Under the revised rules:

  • Employees who complete just six months’ service will gain the right to claim unfair dismissal. 
  • Existing protections from discrimination, automatic unfair dismissal (e.g. for whistle-blowing or trade union activity) remain effective from day one.

These changes reflect a compromise aimed at balancing worker protection with business flexibility. 


Compensation Caps Could Disappear — What That Means

Another significant change under consideration: the Government plans to remove statutory limits on compensation for unfair dismissal. 

Under current rules, awards are capped at either 52 weeks of the employee’s gross pay or a fixed statutory amount — whichever is lower. 

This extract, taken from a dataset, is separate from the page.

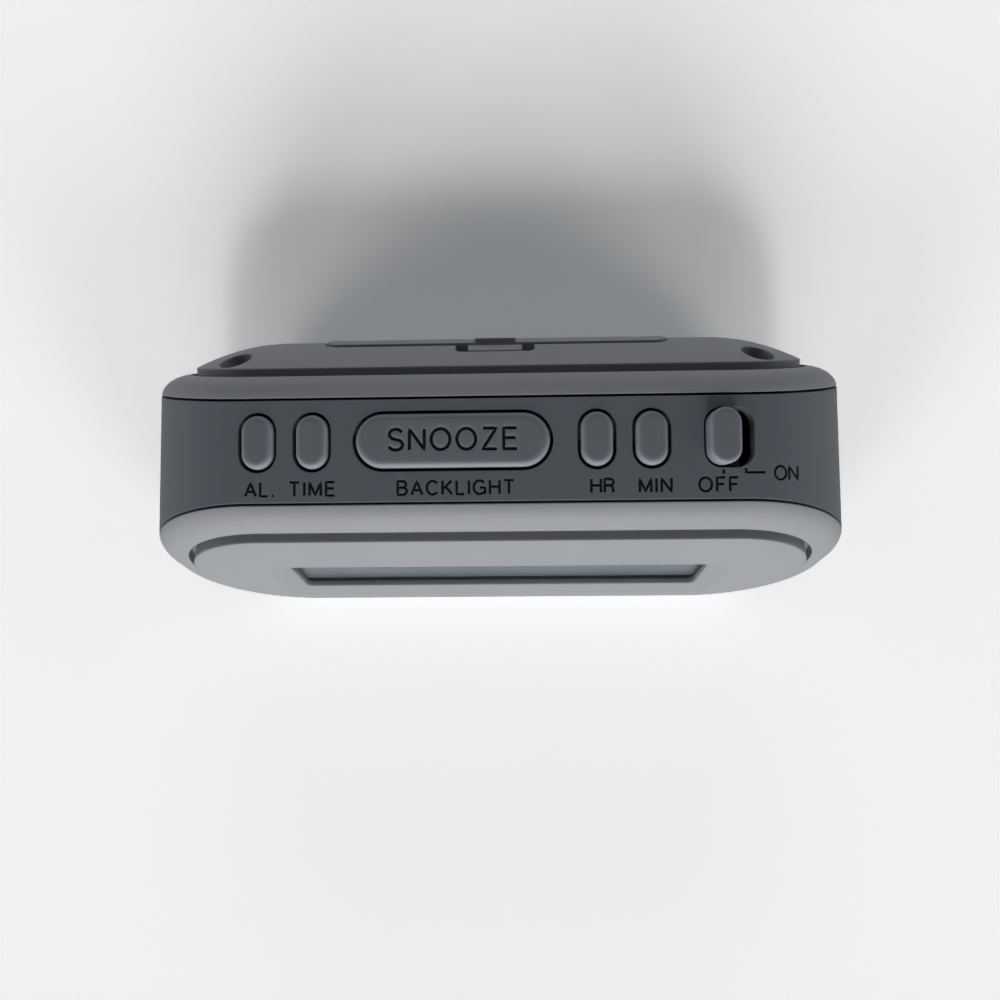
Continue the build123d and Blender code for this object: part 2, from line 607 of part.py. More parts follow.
# ---------------------------------------------------------------- slide switch
with BuildPart() as switch_knob:
    with BuildSketch(Plane.XY.offset(KNOB_PLATE_FOOT)):
        with Locations((KNOB_X + (KNOB_PLATE_RIGHT - KNOB_PLATE_LEFT) / 2, KEYS_Y)):
            RectangleRounded(KNOB_PLATE_LEFT + KNOB_PLATE_RIGHT, SLOT_LENGTH + 2 * KNOB_PLATE_LAP, 0.8)
    extrude(amount=KNOB_PLATE_THICK)
    with BuildSketch(Plane.XY.offset(KNOB_PLATE_FOOT)):
        with Locations((KNOB_X, KEYS_Y)):
            stadium(KNOB_WIDTH, KNOB_LENGTH)
    extrude(amount=HEIGHT + KNOB_PROUD - KNOB_PLATE_FOOT)
    fillet(switch_knob.edges().group_by(Axis.Z)[-1], KNOB_CROWN_R)
    with BuildSketch(Plane.XY.offset(KNOB_PLATE_FOOT)):
        with Locations((KNOB_X, BAND_Y)):
            Rectangle(LEVER_WIDTH + 2 * LEVER_GAP, LEVER_LENGTH + 2 * LEVER_GAP)
    extrude(amount=1.6, mode=Mode.SUBTRACT)
write("switch_knob", switch_knob.part)

with BuildPart() as switch_lever:
    with BuildSketch(Plane.XY.offset(KEY_BOARD_TOP + 2 * SWITCH_FLOOR)):
        with Locations((KNOB_X, BAND_Y)):
            Rectangle(LEVER_WIDTH, LEVER_LENGTH)
    extrude(amount=KNOB_PLATE_FOOT + 1.4 - KEY_BOARD_TOP - 2 * SWITCH_FLOOR)
write("switch_lever", switch_lever.part)

with BuildPart() as slide_switch:
    with BuildSketch(Plane.XY.offset(KEY_BOARD_TOP)):
        with Locations((SLOT_MIDDLE, BAND_Y)):
            Rectangle(SLIDER_WIDTH, SLIDER_LENGTH)
    extrude(amount=SWITCH_HEIGHT)
    with BuildSketch(Plane.XY.offset(KEY_BOARD_TOP + SWITCH_FLOOR)):
        with Locations((SLOT_MIDDLE, BAND_Y)):
            Rectangle(LEVER_WIDTH + KNOB_TRAVEL + 0.6, LEVER_LENGTH + 2 * LEVER_GAP)
    extrude(amount=SWITCH_HEIGHT, mode=Mode.SUBTRACT)
write("slide_switch", slide_switch.part)

# ---------------------------------------------------------------- key board
with BuildPart() as key_board:
    with BuildSketch(Plane.XY.offset(KEY_BOARD_TOP)):
        with Locations(((KEY_BOARD_LEFT + KEY_BOARD_RIGHT) / 2, BAND_Y)):
            RectangleRounded(KEY_BOARD_RIGHT - KEY_BOARD_LEFT, KEY_BOARD_DEPTH, 1.5)
        with Locations(*KEY_SCREW_SPOTS):
            Circle(SMALL_SCREW_R + FIT_GAP, mode=Mode.SUBTRACT)
    extrude(amount=-KEY_BOARD_THICK)
write("key_board", key_board.part)

with BuildPart() as key_board_screws:
    with BuildSketch(Plane.XY.offset(KEY_BOARD_TOP - KEY_BOARD_THICK)):
        with Locations(*KEY_SCREW_SPOTS):
            Circle(SMALL_HEAD_R)
    extrude(amount=-SMALL_HEAD)
    with BuildSketch(Plane.XY.offset(KEY_BOARD_TOP - KEY_BOARD_THICK)):
        with Locations(*KEY_SCREW_SPOTS):
            Circle(SMALL_SCREW_R)
    extrude(amount=KEY_BOARD_THICK + 1.4)
write("key_board_screws", key_board_screws.part)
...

If the cap is lifted, successful claimants — including high-earners and executives — could receive awards far in excess of current limits. That elevates the financial stakes for employers, and may prompt more cautious — and better documented — dismissal and redundancy procedures.


Implications for Employers: What You Should Do Now

The forthcoming reforms will require many organisations to re-evaluate their HR, recruitment and dismissal practices. Key areas for action:

  • Review probation and onboarding practices. With unfair dismissal protection arriving after six months rather than two years, probation periods and performance management processes will need revising. Clear documentation, structured reviews and early performance feedback will be essential.
  • Strengthen dismissal and redundancy procedures. Employers should ensure fairness, consistency and compliance — especially if dismissals occur around the six-month mark. Procedural fairness and robust record-keeping will be more critical than ever.
  • Reassess risk exposure. Without a compensation cap, claims against high-paid employees could become far more costly. Organisations should evaluate their potential liability and consider whether settlement-oriented approaches or alternative dispute resolution are prudent.
  • Communicate and train line managers. Managers must understand the new rules and handle dismissals, performance reviews and misconduct investigations properly. Many employers will likely need updated policies and training to stay compliant.

What Employees Should Know — And What Companies Should Expect

For employees, the changes mean earlier access to protection if they face unfair dismissal. For employers, it signals a new era where the dismissal safety net is broader and the consequences of missteps more significant.

Workers now gain protection after six months, but it remains crucial to distinguish between ordinary unfair dismissal and automatically unfair or discriminatory dismissal — which have always carried day-one protection. Meanwhile, companies should expect higher scrutiny on dismissal decisions, and possibly more claims overall.

As one employment-law consultancy warns, organisations may face a “significant increase in liability” unless they update policies, processes and training ahead of the reforms.


Looking Ahead: What HR Leaders Should Do Before 2026

With the Employment Rights Bill’s provisions likely to take effect in 2026, there is no time to wait. For HR leaders and business owners, the coming months are critical for preparation.

  • Audit existing employee contracts, probation terms and dismissal procedures
  • Create standardised documentation and decision-making frameworks for dismissal, redundancy, performance and misconduct
  • Train managers on fair process, communication, and compliance
  • Review severance / exit policies and financial exposure to potential claims
  • Consider alternative dispute resolution strategies to mitigate risk

By anticipating what is coming and acting early, organisations can reduce risk, safeguard fairness and ensure that both employer and employee interests are protected under the new regime.

The Bottom Line for HR and Business Leaders

The pending reforms to UK unfair dismissal law mark a significant recalibration of worker protection and employer responsibility. A six-month qualifying period and the possible removal of compensation caps change the stakes, making fairness, clarity and good processes more important than ever.

For UK employers, 2026 will not be business as usual. It will be a test of how well your people strategy, governance structures and dismissal procedures stand up to a new standard of protection and scrutiny.